Every reported incident counts

Each serious incident you report is reviewed at the NPSA. We see if there is potential for national action (an RRR) by looking for further evidence of harm in our database of more than four million incidents reported by nurses, doctors and others. This RRR was a response to the significant number of incidents around this topic. Please carry on reporting to ensure safer care

  • Find the Rapid Response Report and supporting information on the NPSA website by clicking here.

 

Did you know?

  • Releasing Time to Care: the Productive Ward, developed by the NHS Institute of Innovation and Improvement initiative, has a module on medicines and how to streamline medicines rounds.
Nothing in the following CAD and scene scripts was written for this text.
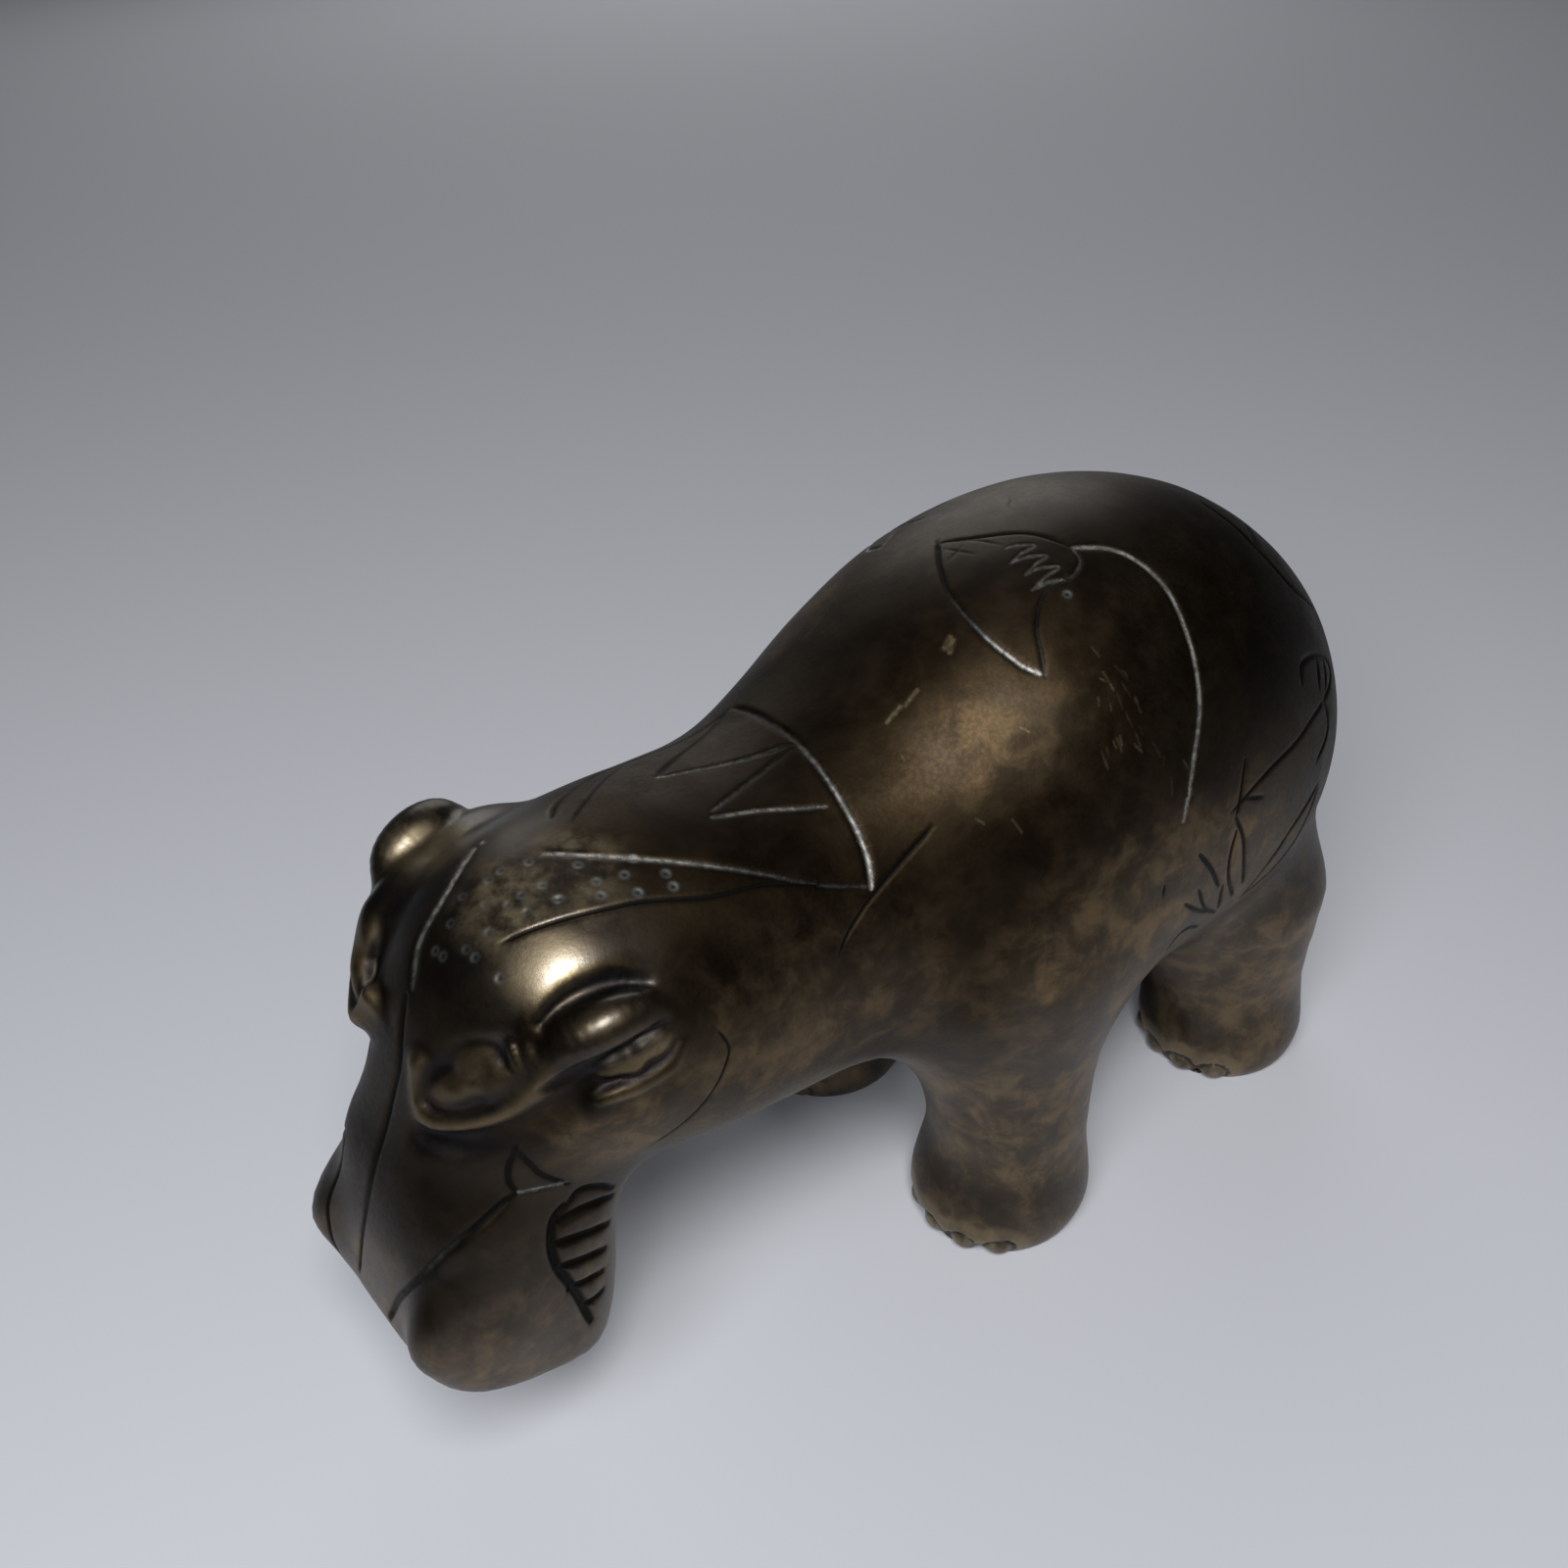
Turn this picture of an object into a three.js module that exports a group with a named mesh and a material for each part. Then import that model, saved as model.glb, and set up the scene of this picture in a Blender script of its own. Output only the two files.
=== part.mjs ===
// A cast hippopotamus figurine that stands on its four feet.
// Millimetres, +Z up. The head looks along -X, its left flank faces -Y, and
// the two halves mirror each other across the plane y = 0.
//
// The body is one smooth signed-distance form made of swelling masses that
// melt into each other. It is walked by a regular grid, thinned where it is
// nearly flat, and mirrored into one closed mesh with flat soles.
import * as THREE from 'three';

// Driving sizes of the masses: centre, radii, and how far each nods forward
const BARREL = { at: [37.3, 0, 74.1], radii: [49.4, 38.0, 42.0], nod: -0.05 };
const RUMP = { at: [59.5, 0, 62.3], radii: [34.9, 32.9, 35.4], nod: 0 };
const SHOULDERS = { at: [16.6, 0, 68.0], radii: [34.3, 30.9, 31.8], nod: 0 };
const SKULL = { at: [-61.0, 0, 76.7], radii: [21.3, 24.5, 21.3], nod: 0.30 };
const JAW = { at: [-63.6, 0, 55.6], radii: [14.9, 13.2, 9.4], nod: 0.76 };
const NOSTRIL = { at: [-86.9, 14.6, 42.1], radii: [8.4, 3.2, 6.5], nod: 0 };

// The neck is a stout tapered rod, a little wider than it is tall
const NECK = { from: [0.9, 0, 67.4], to: [-39.5, 0, 71.8], thick: [27.7, 26.5], widen: 1.03 };

// The muzzle is a soft-cornered block that hangs from the skull and widens
// towards the lips, where it is cut off nearly flat; half is its half length,
// half width and half thickness
const MUZZLE = { at: [-76.8, 0, 45.0], nod: 1.404, half: [28.1, 19.6, 16.6], corner: 2.8 };
const MUZZLE_WIDENING = 0.156;
const LIPS = { reach: 18.9, nod: 1.19, soft: 5.3 };
const MUZZLE_THINNING = 0.04;

// Legs: where the foot stands, the ankle radius, the foot radius and its step
// forward, and the point and radius where the leg enters the body
const FORELEG = {
  foot: [10.0, 23.2],
  ankle: 13.0,
  sole: 13.7,
  step: 3.4,
  hip: [9.1, 20.2, 58.0],
  thigh: 15.9,
};
const HINDLEG = {
  foot: [70.8, 23.6],
  ankle: 12.4,
  sole: 13.9,
  step: 3.1,
  hip: [68.4, 19.6, 35.1],
  thigh: 18.4,
};
const ANKLE_HEIGHT = 6.0;
const SOLE_SWELL_HEIGHT = 9.0;
const TOE_RADII = [3.2, 3.0, 2.9];
const TOE_INSET = 2.9;
const TOE_HEIGHT = 2.7;
const TOE_STEP_DEGREES = 27.0;
const TOES = 4;
const FORE_TOES_TURNED_OUT = 9.0;
const HIND_TOES_TURNED_OUT = -2.0;

// Ear: a soft roll over a hollow
const EAR_ALONG = [0.95, 0.18, 0.24];
const EAR_OUT = [-0.28, 0.76, 0.58];
const EAR_ROLL = [[-71.6, 17.6, 85.0], [-65.0, 21.2, 87.8], [-58.4, 22.2, 87.6]];
const EAR_ROLL_THICK = [1.6, 4.0, 2.6];
const EAR_HOLLOW = { at: [-64.6, 25.6, 83.2], radii: [8.0, 2.2, 2.4] };

// Eye: a pocket under the brow with a low eyeball in it, closed below by a
// heavy lid that runs back to the ear
const LID = [[-82.2, 6.0, 81.0], [-83.0, 8.4, 76.0], [-78.7, 15.0, 78.2], [-73.0, 20.0, 84.2]];
const LID_THICK = [1.4, 2.0, 2.1, 2.2];
const SOCKET = { at: [-79.0, 14.3, 83.0], radii: [7.2, 1.9, 3.1] };
const EYEBALL = { at: [-78.4, 13.4, 82.2], radii: [5.0, 1.9, 2.8] };
const EYE_ALONG = [-0.587, -0.64, -0.497];
const EYE_OUT = [-0.8, 0.5, 0.3];

// Middle of the length; the finished mesh has it at x = 0
const MIDDLE_X = -0.38;

// How the surface is walked and thinned
const GRID = 1.6;
const BOX_FRONT = -104;
const BOX_HIGH = [100, 46, 124];
const TRIANGLES_PER_SIDE = 4700;
const EVENNESS = 0.0003;

// Small vector helpers

const add = (a, b, k = 1) => [a[0] + b[0] * k, a[1] + b[1] * k, a[2] + b[2] * k];
const dot = (a, b) => a[0] * b[0] + a[1] * b[1] + a[2] * b[2];
const cross = (a, b) => [
  a[1] * b[2] - a[2] * b[1],
  a[2] * b[0] - a[0] * b[2],
  a[0] * b[1] - a[1] * b[0],
];
const unit = (a) => {
  const length = Math.hypot(...a);
  return a.map((v) => v / length);
};

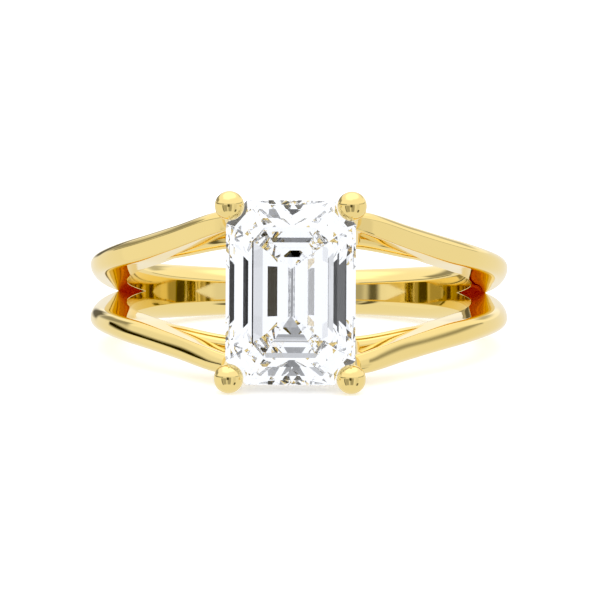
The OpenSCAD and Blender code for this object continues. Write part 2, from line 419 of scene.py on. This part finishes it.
turn = (tip - foot).to_track_quat("Z", "Y").to_matrix().to_4x4()
bmesh.ops.transform(prongs, matrix=Matrix.Translation(foot) @ turn, verts=prongs.verts)
for axis in "XY":
    bmesh.ops.mirror(
        prongs, geom=prongs.verts[:] + prongs.edges[:] + prongs.faces[:], merge_dist=0, axis=axis
    )
make_piece("prongs", prongs, polished_gold)

# Stone. An emerald-cut diamond, a step-cut octagon that stands in the four prongs. Its facets are
# cut flat and polished, so it throws back crisp light and dark strips; the thin girdle between crown
# and pavilion is only ground, which shows as a frosted line.
girdle_h = 0.12
grit = 0.2

# Cut diamond: clear, with very strong refraction. Little of the room glares off its table in a
# studio hung for stones, so the tint takes part of that glare away. The grit of the ground girdle is
# drawn coarser than the real one, or it wouldn't show.
cut_diamond = bpy.data.materials.new("cut_diamond")
cut_diamond.use_nodes = True
diamond_tree = cut_diamond.node_tree
diamond_shader = diamond_tree.nodes["Principled BSDF"]
diamond_shader.inputs["Base Color"].default_value = linear("#FEFEFF")
diamond_shader.inputs["IOR"].default_value = 2.417
diamond_shader.inputs["Transmission Weight"].default_value = 1.0
diamond_shader.inputs["Specular Tint"].default_value = linear("#969696")
diamond_place = add_node(diamond_tree, "ShaderNodeTexCoord").outputs["Object"]
diamond_height = add_node(
    diamond_tree,
    "ShaderNodeVectorMath",
    {"operation": "DOT_PRODUCT", 1: stone_axis},
    [(diamond_place, 0)],
)
girdle_middle = Vector(hole["pos_m"]).dot(stone_axis) + (girdle_z + girdle_h / 2) / 1000
ground_girdle = add_node(
    diamond_tree,
    "ShaderNodeMath",
    {"operation": "COMPARE", 1: girdle_middle, 2: girdle_h * 0.48 / 1000},
    [(diamond_height.outputs["Value"], 0)],
)
frosting = add_node(
    diamond_tree, "ShaderNodeTexNoise", {"Scale": 1000 / grit}, [(diamond_place, "Vector")]
)
girdle_gloss = add_node(
    diamond_tree,
    "ShaderNodeMath",
    {"operation": "MULTIPLY"},
    [(ground_girdle.outputs[0], 0), (frosting.outputs[0], 1)],
)
diamond_tree.links.new(girdle_gloss.outputs[0], diamond_shader.inputs["Roughness"])
stone = frame["nodes"]["emerald_cut_stone"]
stone.data.materials.clear()
stone.data.materials.append(cut_diamond)

# Floor, light and camera. The ring lies on a white floor in a white studio hung with cards, seen
# from a little above its own middle plane.
floor_radius_m = 1.5
scene = bpy.context.scene
floor_bm = bmesh.new()
bmesh.ops.create_circle(floor_bm, cap_ends=True, segments=64, radius=floor_radius_m)
floor_mesh = bpy.data.meshes.new("floor")
floor_bm.to_mesh(floor_mesh)
floor_bm.free()
floor = bpy.data.objects.new("floor", floor_mesh)
scene.collection.objects.link(floor)
# White acrylic lit from below, sanded matt, so that hardly any shadow is left on it; the gold and
# the stone see the studio instead of it.
lit_acrylic = bpy.data.materials.new("lit_white_acrylic")
lit_acrylic.use_nodes = True
acrylic_shader = lit_acrylic.node_tree.nodes["Principled BSDF"]
acrylic_shader.inputs["Base Color"].default_value = linear("#E8E8E8")
acrylic_shader.inputs["Roughness"].default_value = 0.7
acrylic_shader.inputs["Emission Color"].default_value = linear("#FFFFFF")
acrylic_shader.inputs["Emission Strength"].default_value = 0.45
floor_mesh.materials.append(lit_acrylic)
floor.visible_glossy = False
floor.visible_transmission = False

# The studio is white tents and dark cards round the ring, seen only as reflections; straight to the
# camera the background is white. Directions are the camera's own: azimuth 0 behind the camera, 90 on
# its right, elevation from its view line.
camera_rise = radians(9.7)
studio = bpy.data.worlds.new("studio")
scene.world = studio
studio.use_nodes = True
air = studio.node_tree
direction = add_node(air, "ShaderNodeTexCoord")
seen_from_camera = add_node(
    air,
    "ShaderNodeVectorRotate",
    {"rotation_type": "X_AXIS", "Angle": camera_rise},
    [(direction.outputs["Generated"], "Vector")],
)
xyz = add_node(air, "ShaderNodeSeparateXYZ", links=[(seen_from_camera.outputs[0], 0)])
back = add_node(air, "ShaderNodeMath", {"operation": "MULTIPLY", 1: -1}, [(xyz.outputs["Y"], 0)])
azimuth = add_node(
    air, "ShaderNodeMath", {"operation": "ARCTAN2"}, [(xyz.outputs["X"], 0), (back.outputs[0], 1)]
)
elevation = add_node(air, "ShaderNodeMath", {"operation": "ARCSINE"}, [(xyz.outputs["Z"], 0)])


def near(angle, middle, reach, fade):
    """1 where an angle in degrees is within reach of the middle, fading to 0 past it."""
    off = add_node(
        air, "ShaderNodeMath", {"operation": "SUBTRACT", 1: radians(middle)}, [(angle.outputs[0], 0)]
    )
    turn_off = add_node(
        air, "ShaderNodeMath", {"operation": "WRAP", 1: pi, 2: -pi}, [(off.outputs[0], 0)]
    )
    size = add_node(air, "ShaderNodeMath", {"operation": "ABSOLUTE"}, [(turn_off.outputs[0], 0)])
    return add_node(
        air,
        "ShaderNodeMapRange",
        {
            "interpolation_type": "SMOOTHSTEP",
            "From Min": radians(reach - fade / 2),
            "From Max": radians(reach + fade / 2),
            "To Min": 1.0,
            "To Max": 0.0,
        },
        [(size.outputs[0], "Value")],
    )


def studio_glow(cards, walls):
    """Brightness of the studio by direction: plain walls with soft-edged cards over each other."""
    glow = None
    for card_az, card_w, card_el, card_h, edge, bright in cards:
        across = near(azimuth, card_az, card_w, edge)
        up = near(elevation, card_el, card_h, edge)
        cover = add_node(
            air,
            "ShaderNodeMath",
            {"operation": "MULTIPLY"},
            [(across.outputs[0], 0), (up.outputs[0], 1)],
        )
        glow = add_node(
            air,
            "ShaderNodeMix",
            {"data_type": "FLOAT", 2: walls, 3: bright},
            [(cover.outputs[0], 0)] + ([(glow.outputs[0], 2)] if glow else []),
        )
    return glow


# Columns: azimuth, half width, elevation, half height, softness of the edges, all in degrees, and
# brightness; a later card stands in front of an earlier one. The first set lights the gold. The
# second is what the stone's inner facets pick up: each of them looks out one way only, so a narrow
# dark card there is one dark bar in the stone. Gold seen through the stone is in its shade.
gold_cards = [
    [0, 200, 55, 38, 3, 1.12],
    [0, 200, 85, 30, 16, 1.6],
    [-35, 40, 60, 12, 20, 1.6],
    [-85, 25, -15, 17, 5, 1.0],
    [-125, 22, 22, 8, 8, 0.36],
    [-157, 9, 15, 9, 7, 0.16],
    [-84, 44, 10, 1.8, 2.5, 0.03],
    [150, 14, 30, 5, 8, 0.6],
    [92, 34, 14, 1.6, 3, 0.4],
    [50, 12, -15, 25, 7, 0.85],
    [60, 8, -35, 9, 5, 0.15],
    [8, 14, -18, 27, 8, 0.45],
    [-30, 14, -20, 24, 8, 0.48],
    [-50, 4, -21, 24, 5, 0.14],
    [-4, 9, 0, 10, 5, 0.1],
]
stone_cards = [
    [0, 200, 88, 4, 3, 0.5],
    [-6.5, 10, 72.7, 1.5, 1, 0.55],
    [15.5, 0.5, 0, 5, 0.3, 0.8],
    [-34.8, 1, 0, 5, 0.6, 0.88],
    [1.06, 0.3, 0, 5, 0.3, 0.0],
    [26, 1, 0, 5, 1, 0.2],
    [31.1, 0.6, 0, 5, 0.4, 0.0],
    [-92.3, 2, 0, 5, 1, 0.0],
    [-27.2, 1, 0, 5, 0.6, 0.02],
    [-13.85, 0.35, 0, 5, 0.2, 0.1],
    [-0.56, 0.5, 0, 5, 0.3, 0.25],
    [-2.3, 4, -33.5, 0.6, 0.5, 0.02],
    [-2.4, 4, 37.9, 0.8, 0.5, 0.08],
    [-2.1, 4, 26.6, 0.35, 0.3, 0.0],
    [-2.2, 4, 27.5, 0.35, 0.3, 0.65],
    [-2.1, 4, -26.6, 0.4, 0.3, 0.42],
    [-1.9, 4, -5.5, 0.4, 0.3, 0.4],
    [-2, 4, -11.6, 0.25, 0.1, 0.55],
    [-2, 4, 12.1, 0.25, 0.1, 0.42],
    [-3, 4, 50.1, 0.5, 0.3, 0.2],
    [-2.3, 4, 33.5, 0.5, 0.3, 0.35],
    [-41.1, 2, 25.8, 1, 1, 0.3],
    [40.4, 2, 29.8, 1, 1, 0.35],
    [35.3, 2, -12.5, 1, 1, 0.4],
    [35.3, 2, 12.3, 1, 1, 0.3],
    [-161, 4, -14.7, 2, 1, 0.12],
    [-159.5, 3, -26.2, 2, 1, 0.2],
    [160, 4, 10.7, 2, 1, 0.15],
    [-24, 3, -30, 2, 1, 0.25],
    [-24, 3, 30, 2, 1, 0.25],
    [160, 4, -10.6, 2, 1, 0.15],
    [-123, 3, 0, 5, 1, 0.5],
]
gold_walls = 0.96
stone_walls = 1.12
shade_under_stone = 0.05
gold_glow = studio_glow(gold_cards, gold_walls)
stone_glow = studio_glow(stone_cards, stone_walls)
ray = add_node(air, "ShaderNodeLightPath")
through_stone = add_node(
    air,
    "ShaderNodeMath",
    {"operation": "GREATER_THAN", 1: 0.5},
    [(ray.outputs["Transmission Depth"], 0)],
)
gold_air = air.nodes["Background"]
gold_air.inputs["Color"].default_value = (1, 1, 1, 1)
air.links.new(gold_glow.outputs[0], gold_air.inputs["Strength"])
under_stone = add_node(
    air,
    "ShaderNodeMix",
    {"data_type": "FLOAT", 2: shade_under_stone},
    [(ray.outputs["Is Transmission Ray"], 0), (stone_glow.outputs[0], 3)],
)
stone_air = add_node(
    air,
    "ShaderNodeBackground",
    {"Color": linear("#F7FAFF")},
    [(under_stone.outputs[0], "Strength")],
)
backdrop = add_node(air, "ShaderNodeBackground", {"Color": (1, 1, 1, 1), "Strength": 1.0})
reflected = add_node(
    air,
    "ShaderNodeMixShader",
    links=[(through_stone.outputs[0], 0), (gold_air.outputs[0], 1), (stone_air.outputs[0], 2)],
)
shown = add_node(
    air,
    "ShaderNodeMixShader",
    links=[(ray.outputs["Is Camera Ray"], 0), (reflected.outputs[0], 1), (backdrop.outputs[0], 2)],
)
air.links.new(shown.outputs[0], air.nodes["World Output"].inputs["Surface"])
# Polished metal and stone find the cards by their own reflections, so no light is aimed for.
studio.cycles.sampling_method = "NONE"

# The camera looks at the middle of the finger hole, almost square to the stone's table. The shift
# puts the ring where it is in the picture.
photo_width = 600
mm_per_pixel = 0.0494
camera_distance = 350
camera_turn = radians(1.9)
shift_pixels = (1, -8)
camera = bpy.data.cameras.new("camera")
camera.sensor_width = 36
camera.lens = camera.sensor_width * camera_distance / (photo_width * mm_per_pixel)
camera.clip_start = 0.01
camera.clip_end = 10
camera.shift_x = shift_pixels[0] / photo_width
camera.shift_y = shift_pixels[1] / photo_width
camera_object = bpy.data.objects.new("camera", camera)
scene.collection.objects.link(camera_object)
scene.camera = camera_object
away = Vector(
    (
        sin(camera_turn) * cos(camera_rise),
        -cos(camera_turn) * cos(camera_rise),
        sin(camera_rise),
    )
)
camera_object.location = Vector(hole["pos_m"]) + away * camera_distance / 1000
camera_object.rotation_euler = away.to_track_quat("Z", "Y").to_euler()

# Plain colours with slightly deepened darks, and bounces enough for the stone's inner reflections.
scene.view_settings.view_transform = "Standard"
scene.view_settings.use_curve_mapping = True
scene.view_settings.curve_mapping.black_level = (0.02, 0.02, 0.02)
scene.cycles.max_bounces = 64
scene.cycles.glossy_bounces = 48
scene.cycles.transmission_bounces = 64
scene.cycles.use_denoising = True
See tinyurl.com/productive-ward.
  • Sixty per cent of all the serious incidents reported to the NPSA, including those concerning delayed and omitted medicines, relate to injectable medicines.
  • A Care Quality Commission report issued in 2009, Managing Patients’ Medication After Discharge, published a survey involving 12 primary care trusts, with 81% stating that details of prescribed medicines were incomplete or inaccurate on discharge summaries “most of the time”.

 

  • A PDF of this article as it appeared in Nursing Times is available above.

 

Readers' comments (2)

  • Management on my ward think its more important to get a patient up and washed than for them to have drugs on time. I frequently complain about this but am always shot down. Rationale is "some people take such a long time to do a drug round that the HCAs dont have any help with heavy patients" I am very worried that 8am meds may be given as late as 11 am. I dont know what more I can do ig managers think this ok. Any advice would be very much appreciated. Thank you

    Unsuitable or offensive?

  • God forbid that the HCA's need to manage on their own while you do the meds. If I were you I would put my concerns in writing to management. Remember you will be held accountable for you own actions. Where will management and the HCA's be if you make a mistake with a med due to pressure of time - yes running for cover !!!